Would Space Jam 2 actually look good in VR though? It does surprisingly have some surprising strikes against it. Space Jam might have grown over the last five years into much more of a cult favourite, particularly online but as an actual film it didn’t exactly do much to push the bar in terms of cinematography. I can’t recall much in the way of exciting action shots. Most were scenes were fixed mid to long camera shots with a close-up of one character to cut to on occasions.
Realistically, the only parts where VR would be viable is in situations when you’re in the action and you’d be likely to need 360 degrees of view – which translates to only specific moments in the resulting basketball game. Whilst the action going on all around you, players moving and interacting would be good unless you want it to be just a flat viewpoint you then have the difficulty in animating that sequence in VR which would be very labour intensive and with a fast paced moment like that it’s going to be awkward for the cinema audience. Let’s say Daffy passes to Bugs, (okay I know that fact alone is unlikely, but bear with me ) and the ball goes from in front of you to behind you, tracking the game is going to be difficult – and potentially noisy as the entire audience shifts around in their seat trying to follow the movement of the action. A first-person perspective could be possible, similar to Nike’s Neymar Jr. experience where you’re moving along the pitch but then in theory you need to animate everyone and everything in 3D, you’ve got the prospect of CGI mixed with traditional-looking animation and live action which to me sounds like a logistical nightmare. Combined with the fact that on every occasion we’ve seen the Looney Tunes characters adopt a more three-dimensional physical appearance they’ve looked very wrong.
So we’ve got the VR likely limited to specific moments as opposed to the whole thing. It is likely going to be very expensive to shoot with the mix of film styles and has the possibility of really looking quite bad by taking the characters out of the style they look best in. It doesn’t sound very promising does it?
So let’s forget Space Jam 2 the film. I have a more radical suggestion – how about Space Jam 2… the website?
You may or may not know this but the website for Space Jam is pretty much considered one of the granddaddy’s of the Internet. What’s even better is that 19 years later and the site is STILL there; it looks utterly terrible but it is, in a sense a digital time capsule of the Internet’s earliest days. You would have thought that a company would find such an old looking website embarrassing but Warner Bros. have instead kept the site live whilst portals for other much younger films have gone by the wayside. It’s almost as if there is as great a degree of sentimentality about it at Warner Bros. as there is with the Internet in general has for the site. How much sentimentality? To give you an example on New Years Eve 2014 the Space Jam website went offline for a period of time – fans noticed. There was uproar on Twitter, people very genuinely offended that the site had been taken away from them. There’s even a Twitter account dedicated to reassuring people the website is still online.

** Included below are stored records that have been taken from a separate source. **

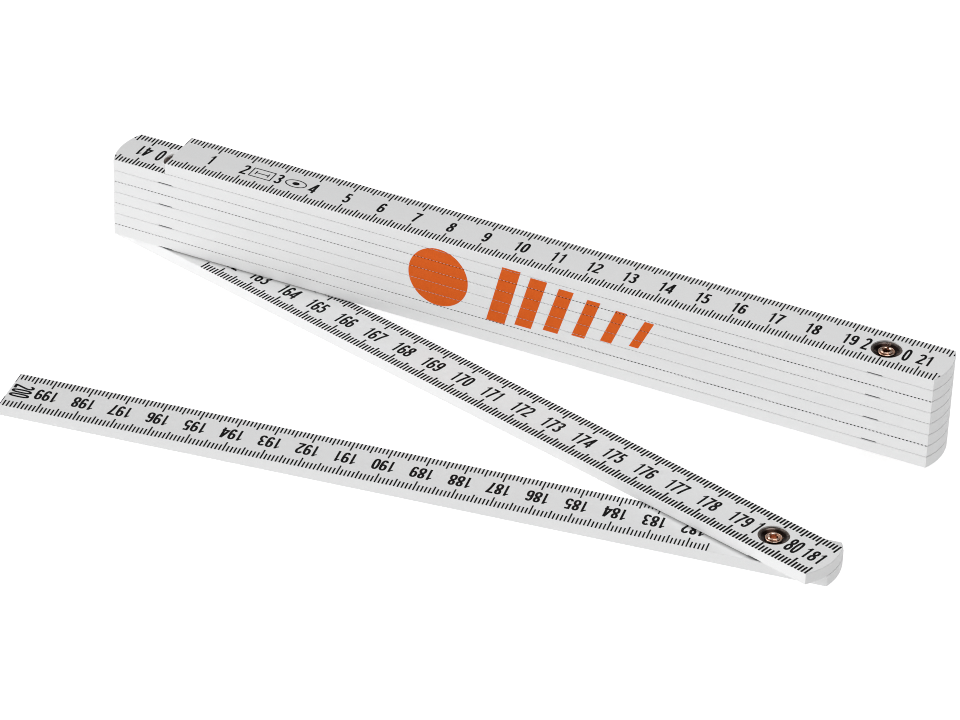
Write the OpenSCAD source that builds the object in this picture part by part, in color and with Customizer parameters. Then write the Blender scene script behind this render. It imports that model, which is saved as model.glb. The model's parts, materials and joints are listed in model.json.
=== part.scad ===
// Folding rule: ten flat plastic links riveted end to end, 2 m long when it is straight.
//
// Millimetres. The pack lies flat: +X runs along it, +Y is its far side and +Z is up.
// The origin is the middle of the first link's square zero end, where every measurement starts.
// Link 1 carries the zero end and lies on top; each later link lies one step lower.
// Hinge n joins link n (above) to link n + 1 (below) and stands n x 20 cm along the scale.
// Links 1 to 8 are folded together; links 9 and 10 are swung out towards -Y.

/* [Links] */
// Distance between the two hinge axes of a link, which is one tenth of the measuring length
hinge_pitch = 200; // [120:1:250]
// Width of a link
link_width = 15; // [15:0.1:18]
// Height from one link to the next in the folded pack
layer_step = 3.3; // [3.3:0.1:5]
// Air gap between two stacked links
layer_gap = 0.04; // [0.03:0.01:0.2]
// Radius of a rounded link end about its hinge axis
end_radius = 17.2; // [12:0.1:20]
// Chamfer along the long edges and round the hinged ends
edge_chamfer = 0.18; // [0.1:0.01:0.4]

/* [Pose] */
// Angle that the ninth link is swung out of the pack
swing_ninth = 15; // [0:0.1:60]
// Angle that the tenth link is swung out from under the ninth
swing_tenth = 23.2; // [0:0.1:60]

/* [Joint plates] */
// Diameter of the shallow pocket in the upper link, which cuts a slit in both long edges
pocket_d = 15.5; // [15.1:0.1:15.8]
// Depth of the pocket in each of the two facing links
pocket_depth = 0.35; // [0.35:0.01:0.4]
// Diameter of the spring plate, whose edge shows in that slit
spring_plate_d = 14.9; // [14:0.1:15]
// Diameter of the detent plate
detent_plate_d = 13.8; // [13:0.1:14]
// Thickness of a joint plate
plate_t = 0.25; // [0.2:0.01:0.25]
// Radius of the ring on which the click points sit
click_ring_r = 4.2; // [4:0.1:4.6]
// Height of a click nub
nub_h = 0.22; // [0.15:0.01:0.22]
// Distance of the two anchor lugs from the hinge axis
lug_r = 5.6; // [5.4:0.1:6]
// Diameter of an anchor lug
lug_d = 1.1; // [0.9:0.1:1.3]
// Length of an anchor lug
lug_l = 0.55; // [0.3:0.05:0.6]

/* [Rivet and washers] */
// Outside diameter of the tubular rivet
rivet_d = 3; // [2.8:0.1:3]
// Hole through the tubular rivet
rivet_hole_d = 2; // [1.6:0.1:2]
// Height of the rolled bead at each end of the rivet, above its washer
bead_h = 0.72; // [0.6:0.01:0.8]
// Diameter of the flange round that bead
flange_d = 4.3; // [4.1:0.1:4.6]
// Diameter of the recess that hides the washer and the rivet's end
recess_d = 8; // [8:0.1:8.4]
// Depth of that recess
recess_depth = 1.15; // [1.15:0.01:1.2]
// Outside diameter of the cup washer
washer_d = 7.9; // [7.6:0.1:7.9]
// Sheet thickness of the cup washer
washer_t = 0.22; // [0.18:0.01:0.22]
// Height of the washer's lip above its seat
washer_lip_h = 0.78; // [0.6:0.01:0.98]

/* [Hidden] */

link_count = 10;
link_h = layer_step - layer_gap;
// Radial running clearance of the rivet in the two links
running_gap = 0.05;
// Radial clearance of the rivet in the sheet-metal parts that it passes through
sheet_gap = 0.08;
// Clearance between the rivet's lower flange and the washer that turns on it
flange_gap = 0.05;
// Radial clearance of the lower joint plate in its closed pocket
seat_gap = 0.2;
// Clearance around an anchor lug in its blind hole, and below its tip
lug_gap = 0.05;
// Click nubs of the spring plate, and the holes of the detent plate that they stand over
click_points = 4;
nub_d = 1;
click_hole_d = 1.4;
// Rolled bead round the hole, the curled edge of the flange, and the web between them
bead_r = 0.3;
bead_step = 0.01;
bead_ring_r = rivet_hole_d / 2 + bead_step + bead_r;
curl_r = 0.17;
curl_ring_r = flange_d / 2 - curl_r;
web_t = 0.2;
// Notches that split the upper bead into petals
petals = 4;
notch_d = 0.62;
notch_ring_r = rivet_hole_d / 2 + 0.05;
// Flat middle and flat lip of the cup washer, with the cone between them
washer_flat_r = 2.45;
washer_lip_w = 0.35;
// Overshoot of every cutting shape past the face that it opens
cut = 1;
$fn = 96;

white_plastic = [0.88, 0.88, 0.87];
copper = [0.72, 0.45, 0.30];
dark_bronze = [0.30, 0.20, 0.14];
spring_steel = [0.45, 0.46, 0.48];

// Height of a link's underside
function link_z(i) = (1 - i) * layer_step - link_h / 2;

// Direction in which a link's scale rises, as an angle from +X
function link_angle(i) =
    i == link_count ? 180 + swing_tenth - swing_ninth :
    i == link_count - 1 ? -swing_ninth :
    i % 2 == 1 ? 0 : 180;

// Place of hinge n: odd hinges stand at the right-hand end, and even hinges at the left
function hinge_place(n) =
    n == link_count - 1 ? [hinge_pitch * cos(swing_ninth), -hinge_pitch * sin(swing_ninth)] :
    n % 2 == 1 ? [hinge_pitch, 0] : [0, 0];

// The first link starts at its square zero end, over the hinge between links 2 and 3
function link_start(i) = i == 1 ? [0, 0] : hinge_place(i - 1);

// Moves a shape drawn along +X, from its start hinge at the origin, to the place of link i
module place_link(i) {
    translate([link_start(i)[0], link_start(i)[1], link_z(i)])
        rotate([0, 0, link_angle(i)])
            children();
}

// Moves a shape drawn on the axis, in the frame of a link, to hinge n
module place_hinge(n, link) {
    translate([hinge_place(n)[0], hinge_place(n)[1], link_z(link)])
        rotate([0, 0, link_angle(link)])
            children();
}

// Cross-section of a link, with its four long edges chamfered
module link_section() {
    half = link_width / 2;
    c = edge_chamfer;
    polygon([[-half, c], [-half + c, 0], [half - c, 0], [half, c],
             [half, link_h - c], [half - c, link_h], [-half + c, link_h], [-half, link_h - c]]);
}

// Round slab about a hinge axis, with chamfered rims, which bounds a hinged end
module end_disc() {
    c = edge_chamfer;
    rotate_extrude()
        polygon([[0, 0], [end_radius - c, 0], [end_radius, c],
                 [end_radius, link_h - c], [end_radius - c, link_h], [0, link_h]]);
}

// A link without its hinge cuts: a strip with an arc about each hinge axis, and a square end elsewhere
module link_blank(start_hinge, end_hinge) {
    reach = end_radius + cut;
    intersection() {
        union() {
            translate([0, -link_width, 0]) cube([hinge_pitch, 2 * link_width, link_h]);
            if (start_hinge) end_disc();
            if (end_hinge) translate([hinge_pitch, 0, 0]) end_disc();
        }
        translate([-reach, 0, 0])
            rotate([90, 0, 90])
                linear_extrude(hinge_pitch + 2 * reach) link_section();
    }
}

// Everything that is cut out of a link at one hinge, drawn with the plate pocket in the top face
module hinge_cuts(plate_pocket_d) {
    translate([0, 0, link_h - pocket_depth]) cylinder(d = plate_pocket_d, h = pocket_depth + cut);
    translate([0, 0, -cut]) cylinder(d = rivet_d + 2 * running_gap, h = link_h + 2 * cut);
    translate([0, 0, -cut]) cylinder(d = recess_d, h = recess_depth + cut);
    for (side = [-1, 1])
        translate([side * lug_r, 0, link_h - pocket_depth - lug_l - lug_gap])
            cylinder(d = lug_d + 2 * lug_gap, h = lug_l + lug_gap + cut, $fn = 32);
}

// The cuts of a hinge's lower link, with a closed pocket in the top face
module cuts_above() {
    hinge_cuts(detent_plate_d + 2 * seat_gap);
}

// The cuts of a hinge's upper link, with the wider pocket in the underside
module cuts_below() {
    translate([0, 0, link_h]) mirror([0, 0, 1]) hinge_cuts(pocket_d);
}

module link(i) {
    start_hinge = i > 1;
    end_hinge = i < link_count;
    color(white_plastic)
        place_link(i)
            difference() {
                link_blank(start_hinge, end_hinge);
                if (start_hinge) cuts_above();
                if (end_hinge) translate([hinge_pitch, 0, 0]) cuts_below();
            }
}

// Half section of a rivet's end, which stands on its washer at height 0: bead, web and curled flange
module rivet_end() {
    translate([bead_ring_r, bead_h - bead_r]) circle(r = bead_r, $fn = 48);
    translate([rivet_hole_d / 2, 0]) square([curl_ring_r - rivet_hole_d / 2, web_t]);
    translate([curl_ring_r, curl_r]) circle(r = curl_r, $fn = 32);
}

// Hollow rivet: a tube with a flanged end at the top and another at the bottom
module rivet(n) {
    // Heights are counted from the underside of the upper link
    top_seat = link_h - recess_depth + washer_t;
    bottom_seat = -layer_step + recess_depth - washer_t - flange_gap;
    tube_bottom = bottom_seat - bead_h + bead_r;
    tube_top = top_seat + bead_h - bead_r;
    color(copper)
        place_hinge(n, n)
            difference() {
                rotate_extrude()
                    union() {
                        translate([rivet_hole_d / 2, tube_bottom])
                            square([(rivet_d - rivet_hole_d) / 2, tube_top - tube_bottom]);
                        translate([0, top_seat]) rivet_end();
                        translate([0, bottom_seat]) mirror([0, 1]) rivet_end();
                    }
                for (k = [0:petals - 1])
                    rotate([0, 0, k * 360 / petals])
                        translate([notch_ring_r, 0, top_seat + web_t])
                            cylinder(d = notch_d, h = bead_h + cut, $fn = 32);
            }
}

// Dished washer standing on z = 0: a flat seat, a cone and a flat lip
module cup_washer() {
    lip_r = washer_d / 2;
    cone_r = lip_r - washer_lip_w;
    hole_r = rivet_d / 2 + sheet_gap;
    rotate_extrude()
        polygon([[hole_r, 0], [washer_flat_r, 0],
                 [cone_r, washer_lip_h - washer_t], [lip_r, washer_lip_h - washer_t],
                 [lip_r, washer_lip_h], [cone_r - washer_t / 2, washer_lip_h],
                 [washer_flat_r - washer_t / 2, washer_t], [hole_r, washer_t]]);
}

module top_washer(n) {
    color(dark_bronze)
        place_hinge(n, n)
            translate([0, 0, link_h - recess_depth]) cup_washer();
}

module bottom_washer(n) {
    color(dark_bronze)
        place_hinge(n, n + 1)
            translate([0, 0, recess_depth]) mirror([0, 0, 1]) cup_washer();
}

// Round plate on z = 0 with its two anchor lugs standing up from it
module plate_blank(plate_d) {
    difference() {
        cylinder(d = plate_d, h = plate_t);
        translate([0, 0, -cut]) cylinder(d = rivet_d + 2 * sheet_gap, h = plate_t + 2 * cut);
    }
    for (side = [-1, 1])
        translate([side * lug_r, 0, 0])
            cylinder(d = lug_d, h = plate_t + lug_l, $fn = 32);
}

module at_click_points() {
    for (k = [0:click_points - 1])
        rotate([0, 0, (k + 0.5) * 360 / click_points])
            translate([click_ring_r, 0, 0])
                children();
}

// Shallow dome, nub_d wide, hanging below z = 0 and rooted half-way up the plate
module nub() {
    ball_r = (pow(nub_d / 2, 2) + pow(nub_h, 2)) / (2 * nub_h);
    root_h = plate_t / 2;
    intersection() {
        translate([0, 0, ball_r - nub_h]) sphere(r = ball_r, $fn = 48);
        translate([0, 0, -nub_h]) cylinder(r = ball_r, h = nub_h + root_h, $fn = 48);
    }
}

// Spring plate: anchored in the underside of the upper link, with its click nubs pointing down
module spring_plate(n) {
    color(spring_steel)
        place_hinge(n, n)
            translate([0, 0, pocket_depth - plate_t])
                union() {
                    plate_blank(spring_plate_d);
                    at_click_points() nub();
                }
}

// Detent plate: anchored in the top face of the lower link, with a hole under each nub
module detent_plate(n) {
    color(spring_steel)
        place_hinge(n, n + 1)
            translate([0, 0, link_h - pocket_depth + plate_t])
                mirror([0, 0, 1])
                    difference() {
                        plate_blank(detent_plate_d);
                        at_click_points()
                            translate([0, 0, -cut]) cylinder(d = click_hole_d, h = plate_t + 2 * cut, $fn = 32);
                    }
}

link(1);  // link_1
link(2);  // link_2
link(3);  // link_3
link(4);  // link_4
link(5);  // link_5
link(6);  // link_6
link(7);  // link_7
link(8);  // link_8
link(9);  // link_9
link(10);  // link_10
rivet(1);  // rivet_1
rivet(2);  // rivet_2
rivet(3);  // rivet_3
rivet(4);  // rivet_4
rivet(5);  // rivet_5
rivet(6);  // rivet_6
rivet(7);  // rivet_7
rivet(8);  // rivet_8
rivet(9);  // rivet_9
top_washer(1);  // top_washer_1
top_washer(2);  // top_washer_2
top_washer(3);  // top_washer_3
top_washer(4);  // top_washer_4
top_washer(5);  // top_washer_5
top_washer(6);  // top_washer_6
top_washer(7);  // top_washer_7
top_washer(8);  // top_washer_8
top_washer(9);  // top_washer_9
bottom_washer(1);  // bottom_washer_1
bottom_washer(2);  // bottom_washer_2
bottom_washer(3);  // bottom_washer_3
bottom_washer(4);  // bottom_washer_4
bottom_washer(5);  // bottom_washer_5
bottom_washer(6);  // bottom_washer_6
bottom_washer(7);  // bottom_washer_7
bottom_washer(8);  // bottom_washer_8
bottom_washer(9);  // bottom_washer_9
spring_plate(1);  // spring_plate_1
spring_plate(2);  // spring_plate_2
spring_plate(3);  // spring_plate_3
spring_plate(4);  // spring_plate_4
spring_plate(5);  // spring_plate_5
spring_plate(6);  // spring_plate_6
spring_plate(7);  // spring_plate_7
spring_plate(8);  // spring_plate_8
spring_plate(9);  // spring_plate_9
detent_plate(1);  // detent_plate_1
detent_plate(2);  // detent_plate_2
detent_plate(3);  // detent_plate_3
detent_plate(4);  // detent_plate_4
detent_plate(5);  // detent_plate_5
detent_plate(6);  // detent_plate_6
detent_plate(7);  // detent_plate_7
detent_plate(8);  // detent_plate_8
detent_plate(9);  // detent_plate_9
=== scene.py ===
# Looks of a folding rule: the printed scale as raised ink, the plastic, the metals and the studio.
# Everything is built in metres in the CAD model's own frame. The named sizes of the rule, its print and
# its materials are in millimetres, and those of the studio are in metres.

import json
import math

import bpy
import numpy as np
from mathutils import Matrix, Vector


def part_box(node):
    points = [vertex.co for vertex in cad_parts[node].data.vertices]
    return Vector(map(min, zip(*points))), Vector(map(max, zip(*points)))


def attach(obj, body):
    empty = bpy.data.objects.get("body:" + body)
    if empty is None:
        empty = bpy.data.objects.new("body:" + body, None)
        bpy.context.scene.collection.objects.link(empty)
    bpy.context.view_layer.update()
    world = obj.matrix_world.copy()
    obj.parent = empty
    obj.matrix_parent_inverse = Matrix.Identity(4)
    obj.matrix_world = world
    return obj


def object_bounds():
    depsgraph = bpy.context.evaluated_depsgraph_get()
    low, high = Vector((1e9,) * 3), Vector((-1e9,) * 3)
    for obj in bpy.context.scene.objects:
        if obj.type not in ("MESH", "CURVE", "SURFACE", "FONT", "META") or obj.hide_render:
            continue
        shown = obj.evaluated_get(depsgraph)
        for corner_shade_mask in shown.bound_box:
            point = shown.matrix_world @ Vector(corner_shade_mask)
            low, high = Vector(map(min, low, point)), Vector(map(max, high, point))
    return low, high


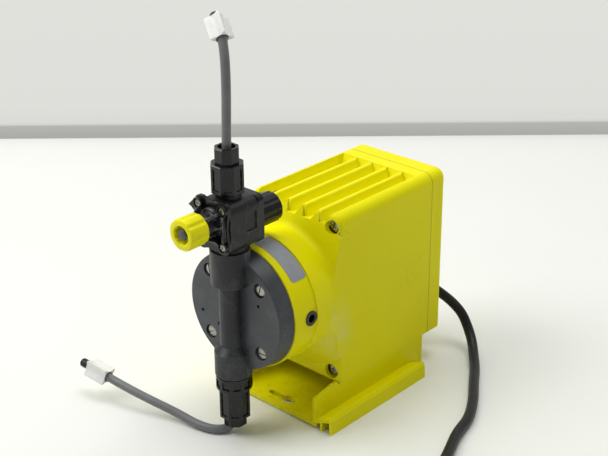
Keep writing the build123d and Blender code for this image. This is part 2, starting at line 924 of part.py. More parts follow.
# --------------------------------------------------------------------------
# Suction connection: collar, seal, tube nut and ferrule
# --------------------------------------------------------------------------
collar_top_z = lower_socket_bottom_z - collar_groove
collar_bottom_z = collar_top_z - collar_height
spigot_bottom_z = collar_bottom_z - spigot_length
tube_bore_radius = tube_radius + tube_clearance

with BuildPart() as suction_collar:
    bar_along_z(collar_bottom_z, collar_top_z, collar_radius)
    with Locations((0, column_y, (collar_bottom_z + collar_top_z) / 2)):
        with PolarLocations(collar_radius, collar_window_count):
            Box(
                2 * collar_window_depth,
                collar_window_width,
                collar_window_height,
                mode=Mode.SUBTRACT,
            )
    bar_along_z(collar_top_z, collar_top_z + spigot_rise, cartridge_radius)
    bar_along_z(spigot_bottom_z, collar_bottom_z, spigot_radius)
    bar_along_z(spigot_bottom_z, collar_top_z + spigot_rise, cage_vent_radius, mode=Mode.SUBTRACT)
    bar_along_z(
        spigot_bottom_z,
        spigot_bottom_z + tube_socket_depth,
        tube_bore_radius,
        mode=Mode.SUBTRACT,
    )
save(suction_collar, "suction_collar")

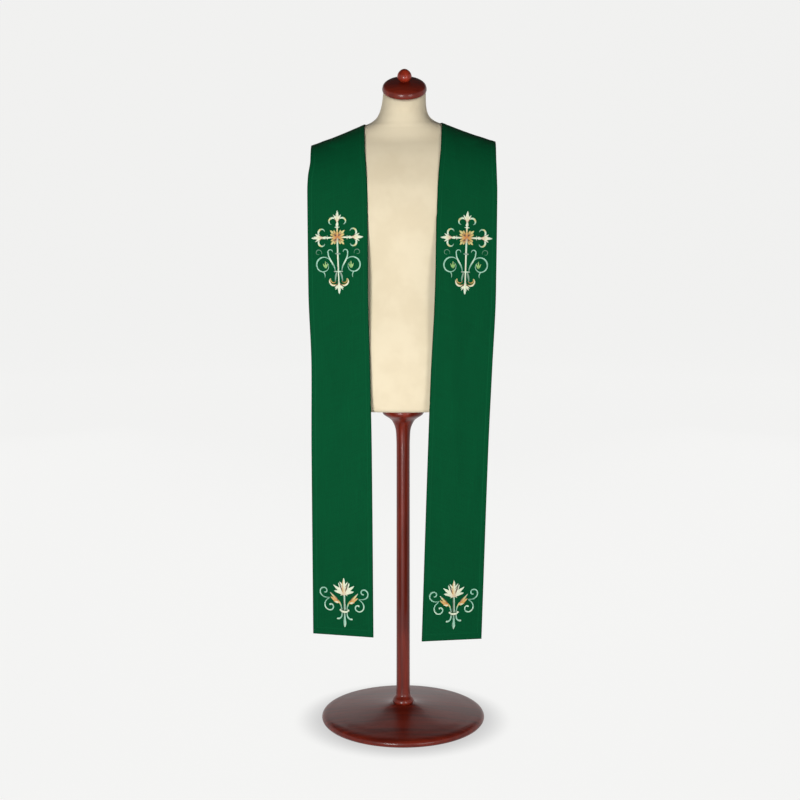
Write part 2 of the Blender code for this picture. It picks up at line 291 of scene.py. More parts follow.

So if Space Jam’s website is the equivalent of a culturally protected building for the technology of the time I’d like to propose the possibility Space Jam 2’s website be the same – but for VR. Admittedly this would be more of an app but by that 2017 we’ll have a number of VR browsers even potentially those by the larger companies. We already know of the Firefox VR browser in development for instance. What if Space Jam 2 became the first mainstream promotional website designed for VR? A site that when you entered was specifically geared to showing you footage and characters and 360 video of the set which you then navigated in VR. Users could browse through screenshots with hand movement; navigate links by moving their avatar through a 3D space. By this time we’d have that possibility and we could oblige history with another appropriately inappropriate markerstone in the history of the Internet.
It is a suggestion anyway.
Warner Bros., Mr. James, the ball is in your (basketball) court.